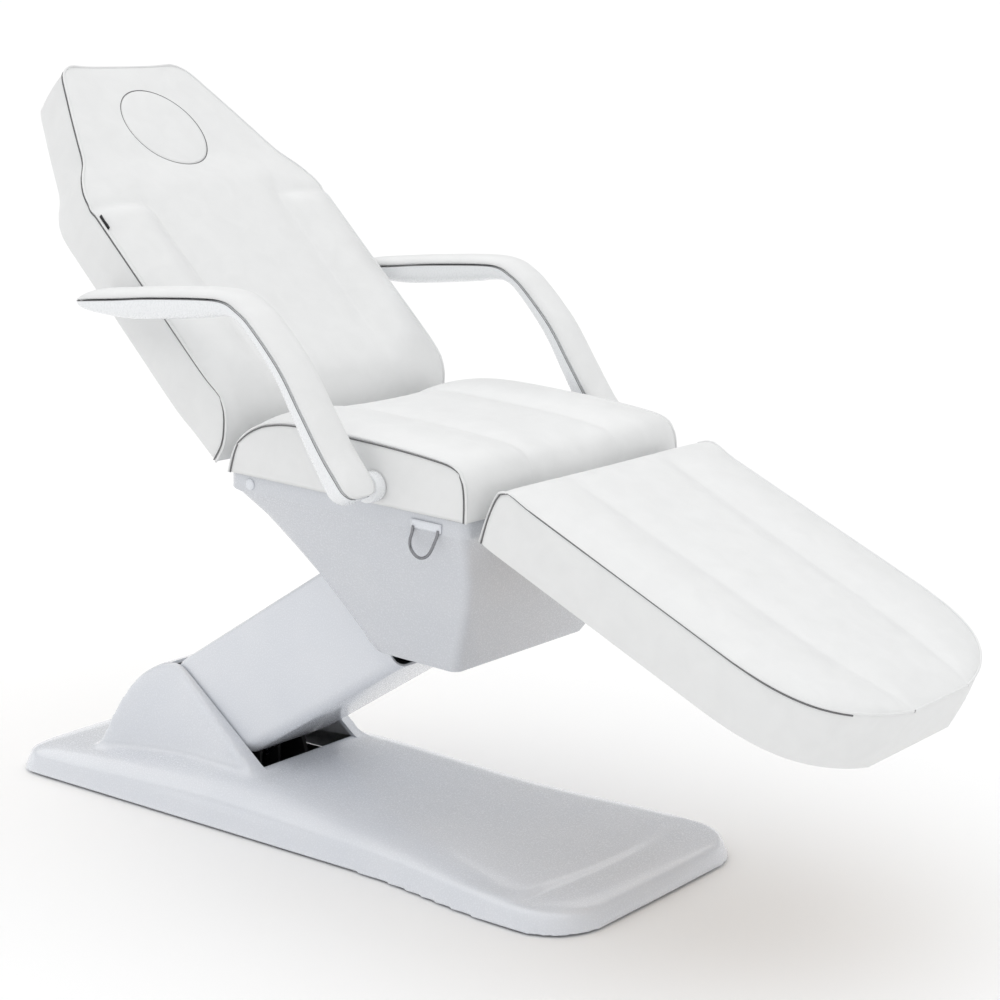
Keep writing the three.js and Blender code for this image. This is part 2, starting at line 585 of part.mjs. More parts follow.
// The back's own frame: X down along the back from the lower edge of its face, Z out of its face.
function buildBack() {
  const lean = BACK.rise * DEG;
  const back = leaningGroup(BACK, lean);
  const local = inLean(BACK, lean);
  const hinge = local(BACK_HINGE.x, BACK_HINGE.z);
  const pin = local(...leverPin(BACK_HINGE));
  const { length, half, thick, board } = BACK;

  const planOf = (inset, low) => outline(symmetric([
    [low, half - inset, 24], [-432, half - inset, 40], [-504, 227 - inset, 40],
    [-696 + inset / 2, 149 - inset, 20], [-length + inset, 112 - inset, 18],
  ]));
  const oval = (inset) =>
    new THREE.Shape().absellipse(-FACE.up, 0, FACE.long - inset, FACE.wide - inset, 0, 2 * Math.PI);
  const hole = upright(oval(0), -120, 20, 16);
  const sideLine = outline([
    [-length - 10, 0], [0, 0, 10], [29, -29, 10], [48, -58, 10], [56, -thick, 4], [-length - 10, -thick],
  ]);
  const padding = toSolid(upright(planOf(0, 58), -thick, 0)).intersect(toSolid(across(sideLine, -300, 300)));
  const pocket = upright(planOf(12 - GAP, 16 + GAP), -thick - 1, board - thick + GAP);
  piece('back_cushion', toGeometry(padding.subtract(toSolid(hole)).subtract(toSolid(pocket))), leather, back);
  piece('back_board', cut(upright(planOf(12, 16), -thick, board - thick), hole), plywood, back);
  piece('face_plug', upright(oval(FACE.play), -FACE.depth, 0, 16), leather, back);

  const railTop = -thick - GAP;
  const railLow = railTop - 24;
  const rails = SIDES.map(([, sign]) => box(-425, 20, ...between(sign, 98, 122), railLow, railTop));
  const cross = [[-425, -401], [-30, -6]].map(([x0, x1]) => box(x0, x1, -110, 110, railLow, railTop));
  const knuckle = outline([
    [-60, railTop, 0], [64, railTop, 8], [hinge[0] + 4, hinge[1] + 13, 10], [hinge[0] + 14, hinge[1] - 10, 12],
    [hinge[0] - 16, railLow, 20], [-60, railLow, 0],
  ]);
  const knuckles = SIDES.map(([, sign]) => across(knuckle, ...between(sign, 98, 106)));
  const sleeve = shaftY(12, ...hinge, -110, 110);
  const frame = join(...rails, ...cross, ...knuckles, sleeve, ...leverPlates(hinge, pin, -28));
  piece('back_frame', cut(frame, shaftY(PIN + GAP, ...hinge, -150, 150),
    shaftY(4 + GAP, ...pin, -45, -10)), steel, back);
  piece('back_lever_pin', shaftY(4, ...pin, -41, -15), bright, back);
}

// ---------------------------------------------------------------- legrest
// The legrest's own frame: X down along it from its hinge, Z out of its face.
function buildLegrest() {
  const lean = LEG.drop * DEG;
  const leg = leaningGroup(LEG, lean);
  const pin = inLean(LEG, lean)(...leverPin(LEG_HINGE));
  const { from, to, half, face, thick, board } = LEG;
  const planOf = (inset) => outline(symmetric([
    [to - inset, half - inset, 185], [from + inset, half - inset, 24],
  ]));
  const low = face - thick;
  const sideLine = outline([
    [from, low, 10], [from - 8, low + 40, 20], [from + 4, face - 8, 14], [from + 30, face, 10],
    [to - 4, face, 16], [to + 3, face - 40, 20], [to - 9, low, 16],
  ]);
  const block = toSolid(upright(outline(symmetric([[to + 4, half, 190], [from - 5, half, 24]])), low, face));
  const padding = block.intersect(toSolid(across(sideLine, -300, 300)));
  const pocket = upright(planOf(14 - GAP), low - 1, low + board + GAP);
  piece('leg_cushion', toGeometry(padding.subtract(toSolid(pocket))), leather, leg);
  piece('leg_board', upright(planOf(14), low, low + board), plywood, leg);
  const railTop = low - GAP;
  const railLow = railTop - 25;
  const rails = SIDES.map(([, sign]) => box(-6, 560, ...between(sign, 150, 175), railLow, railTop));
  const cross = [[290, 315], [535, 560]].map(([x0, x1]) => box(x0, x1, -160, 160, railLow, railTop));
  const sleeve = shaftY(11.5, 0, 0, -192, 192);
  const frame = join(...rails, ...cross, sleeve, ...leverPlates([0, 0], pin, 28));
  piece('leg_frame', cut(frame, shaftY(PIN + GAP, 0, 0, -200, 200),
    shaftY(4 + GAP, ...pin, 10, 45)), steel, leg);
  piece('leg_lever_pin', shaftY(4, ...pin, 15, 41), bright, leg);
}

// ---------------------------------------------------------------- armrests
// The rim is the seam line between the padded top and the moulded shell beneath it.
const RIM_TOP = [[-481, 904], [-336, 917], [-221, 924], [-174, 923], [-150, 913]];
const RIM_LEG = [[-117, 891], [-60, 832], [24, 710], [70, 656]];

function buildArmrests() {
  const lifted = (points, by) => points.map(([x, z, r]) => [x + by, z + by, r]);
  const topShell = outline([
    [-517, 900, 4], ...RIM_TOP, [-157, 898], [-175, 900], [-241, 893], [-386, 880],
    [-447, 878, 10], [-490, 887, 6],
  ]);
  const legShell = outline([
    [-149.4, 912.4], ...RIM_LEG, [62, 637, 12], [32, 637, 16], [4, 683, 20], [-76, 815], [-132, 877, 14],
    [-156.5, 897.4],
  ]);
  const pad = outline([
    [-520, 901.5], [-478, 921, 14], [-336, 935], [-221, 942], [-168, 940, 30], [-100, 901, 30], [-44, 842],
    [38, 721], [90, 659, 8], [78, 647, 6], ...lifted(RIM_LEG, GAP).reverse(), ...lifted(RIM_TOP, GAP).reverse(),
  ]);
  SIDES.forEach(([side, sign]) => {
    const [y0, y1] = between(sign, ARMREST.inner, ARMREST.outer);
    const bore = shaftY(10 + GAP, ARMREST.x, ARMREST.z, ...between(sign, 290, 320));
    piece(`armrest_top_shell_${side}`, across(topShell, y0, y1), gloss);
    piece(`armrest_leg_shell_${side}`, cut(across(legShell, y0, y1), bore), gloss);
    piece(`armrest_pad_${side}`, across(pad, y0, y1), leather);
    const hub = shaftY(24, ARMREST.x, ARMREST.z, ...between(sign, 274, ARMREST.inner - GAP));
    const hubBore = shaftY(10 + GAP, ARMREST.x, ARMREST.z, ...between(sign, 270, 300));
    piece(`armrest_hub_${side}`, cut(hub, hubBore), gloss);
  });
}

buildBase();
buildLiftArm();
buildCarriage();
buildBack();
buildLegrest();
buildArmrests();

export default bed;
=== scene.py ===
"""Looks of the electric facial treatment bed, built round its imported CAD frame.

Metres, +X towards the foot end, +Y towards the sitter's left, +Z up, floor at Z = 0.
Lengths in the builders below are given in millimetres and turned to metres by M or at().
"""
import json
import math

import bmesh
import bpy
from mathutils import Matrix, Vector


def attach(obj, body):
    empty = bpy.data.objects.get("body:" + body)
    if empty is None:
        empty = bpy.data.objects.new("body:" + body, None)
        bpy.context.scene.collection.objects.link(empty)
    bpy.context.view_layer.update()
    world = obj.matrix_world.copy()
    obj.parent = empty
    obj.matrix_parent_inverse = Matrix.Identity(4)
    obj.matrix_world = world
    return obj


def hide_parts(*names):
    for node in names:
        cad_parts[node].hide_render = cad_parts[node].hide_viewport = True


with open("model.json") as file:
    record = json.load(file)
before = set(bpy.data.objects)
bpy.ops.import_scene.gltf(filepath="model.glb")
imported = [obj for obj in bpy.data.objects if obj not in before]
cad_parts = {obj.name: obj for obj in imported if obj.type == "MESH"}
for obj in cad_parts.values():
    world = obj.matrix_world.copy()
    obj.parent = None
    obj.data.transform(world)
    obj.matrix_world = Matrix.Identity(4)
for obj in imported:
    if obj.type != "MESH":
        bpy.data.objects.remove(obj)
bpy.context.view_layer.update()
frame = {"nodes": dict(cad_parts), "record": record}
M = 0.001
MIDDLE = -17.3  # the CAD part's origin lies this far along the X that the sizes below are given in
SIDES = (("right", -1), ("left", 1))


def at(x, y, z):
    return Vector(((x - MIDDLE) * M, y * M, z * M))


# ---------------------------------------------------------------- materials
def material(name, colour, rough, metal=0.0, **sockets):
    mat = bpy.data.materials.new(name)
    mat.use_nodes = True
    shader = mat.node_tree.nodes["Principled BSDF"]
    shader.inputs["Base Color"].default_value = (*colour, 1)
    shader.inputs["Roughness"].default_value = rough
    shader.inputs["Metallic"].default_value = metal
    for key, value in sockets.items():
        shader.inputs[key.replace("_", " ")].default_value = value
    return mat


def wire(mat, out, into):
    mat.node_tree.links.new(out, into)


def node(mat, kind, **values):
    made = mat.node_tree.nodes.new(kind)
    for key, value in values.items():
        if key in made.inputs:
            made.inputs[key].default_value = value
        else:
            setattr(made, key, value)
    return made


def texture(mat, kind, stretch=(1, 1, 1), **values):
    """A procedural texture in the object's own metres, optionally stretched along an axis."""
    coords = node(mat, "ShaderNodeTexCoord")
    scale = node(mat, "ShaderNodeMapping")
    scale.inputs["Scale"].default_value = stretch
    made = node(mat, kind, **values)
    wire(mat, coords.outputs["Object"], scale.inputs["Vector"])
    wire(mat, scale.outputs["Vector"], made.inputs["Vector"])
    return made


def ramp(mat, source, low, high, start=0.3, end=0.7):
    made = node(mat, "ShaderNodeMapRange")
    made.inputs["From Min"].default_value = start
    made.inputs["From Max"].default_value = end
    made.inputs["To Min"].default_value = low
    made.inputs["To Max"].default_value = high
    wire(mat, source, made.inputs["Value"])
    return made.outputs["Result"]


def tint(mat, source, dark, light):
    made = node(mat, "ShaderNodeMix", data_type="RGBA")
    made.inputs[6].default_value = (*dark, 1)
    made.inputs[7].default_value = (*light, 1)
    wire(mat, source, made.inputs[0])
    wire(mat, made.outputs[2], mat.node_tree.nodes["Principled BSDF"].inputs["Base Color"])


def bumps(mat, *layers):
    """Height layers as (output, strength, distance in metres), laid one over the other."""
    last = None
    for source, strength, distance in layers:
        bump = node(mat, "ShaderNodeBump", Strength=strength, Distance=distance)
        wire(mat, source, bump.inputs["Height"])
        if last:
            wire(mat, last.outputs["Normal"], bump.inputs["Normal"])
        last = bump
    wire(mat, last.outputs["Normal"], mat.node_tree.nodes["Principled BSDF"].inputs["Normal"])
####
■ What needs to be done ■
Emit only the lines from the one containing "buildBase();" through the one containing "bpy.data.objects.remove(obj)", copied exactly.

■ Answer to this exercise ■
buildBase();
buildLiftArm();
buildCarriage();
buildBack();
buildLegrest();
buildArmrests();

export default bed;
=== scene.py ===
"""Looks of the electric facial treatment bed, built round its imported CAD frame.

Metres, +X towards the foot end, +Y towards the sitter's left, +Z up, floor at Z = 0.
Lengths in the builders below are given in millimetres and turned to metres by M or at().
"""
import json
import math

import bmesh
import bpy
from mathutils import Matrix, Vector


def attach(obj, body):
    empty = bpy.data.objects.get("body:" + body)
    if empty is None:
        empty = bpy.data.objects.new("body:" + body, None)
        bpy.context.scene.collection.objects.link(empty)
    bpy.context.view_layer.update()
    world = obj.matrix_world.copy()
    obj.parent = empty
    obj.matrix_parent_inverse = Matrix.Identity(4)
    obj.matrix_world = world
    return obj


def hide_parts(*names):
    for node in names:
        cad_parts[node].hide_render = cad_parts[node].hide_viewport = True


with open("model.json") as file:
    record = json.load(file)
before = set(bpy.data.objects)
bpy.ops.import_scene.gltf(filepath="model.glb")
imported = [obj for obj in bpy.data.objects if obj not in before]
cad_parts = {obj.name: obj for obj in imported if obj.type == "MESH"}
for obj in cad_parts.values():
    world = obj.matrix_world.copy()
    obj.parent = None
    obj.data.transform(world)
    obj.matrix_world = Matrix.Identity(4)
for obj in imported:
    if obj.type != "MESH":
        bpy.data.objects.remove(obj)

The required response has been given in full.